What started as a small Python TUI for the indexing pipeline later evolved into a broader Rust-based Ratatui tool for working with multiple pipelines, queues, and Lambda functions. I maintained that tool as the operational surface for the team, turning repeated debugging steps into a faster and safer developer workflow.
The Rebuild
The pipeline described here was not the first version.
The original implementation was more monolithic: too much logic lived in one flow, retries were harder to reason about, and re-indexing usually meant repeating more work than necessary. That was acceptable early on, but it became painful once the corpus grew and the indexing strategy started changing quickly.
The rebuild introduced clean stage separation, dual OCR modes, hierarchical chunking, figure enrichment, and selective re-indexing by chunk type.
The motivation was not architectural purity. It came from operational pain: long runs that could not be interrupted safely, duplicate vectors after partial failures, expensive OCR calls during reprocessing, and chunking changes that required full re-runs to validate.
After the rebuild, the system became much easier to operate. We could pause ingestion, change configuration, retry failed documents, re-index only selected chunk types, and continue processing without losing track of the corpus.
Closing Thoughts
The biggest lesson from this project was that large-scale AI pipelines are rarely hard because of one model call. OCR, embeddings, vector search, and vision models are all important, but they are not enough on their own.

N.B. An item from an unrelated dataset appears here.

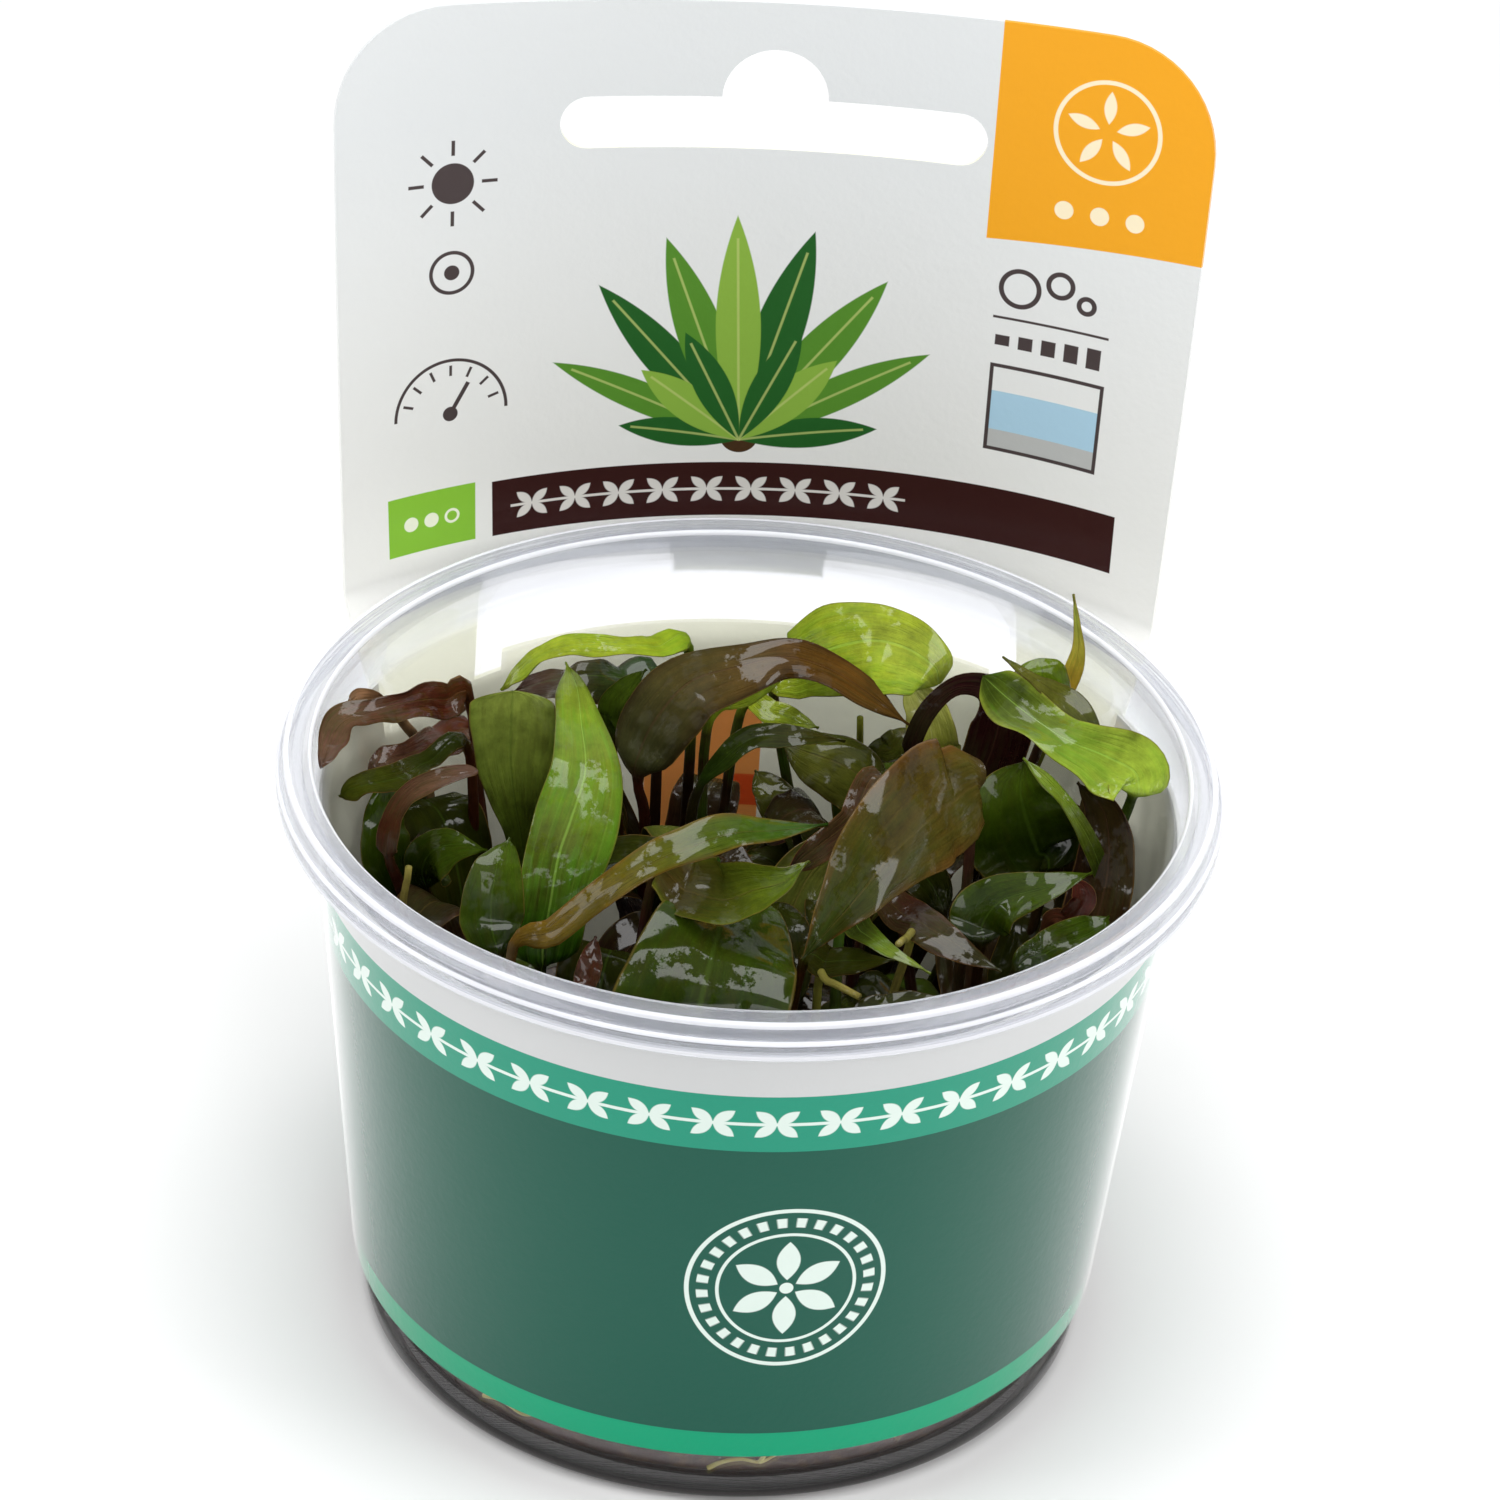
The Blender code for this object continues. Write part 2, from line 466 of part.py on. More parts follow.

The hard part is the system around them: checkpoints, retries, state tracking, cost control, partial reprocessing, queue management, and observability.
If I were building a similar pipeline again, I would invest in the state layer even earlier. Once every document has a reliable source of truth, failures become recoverable events instead of production mysteries.
At 300,000 papers, that difference matters more than any individual model choice.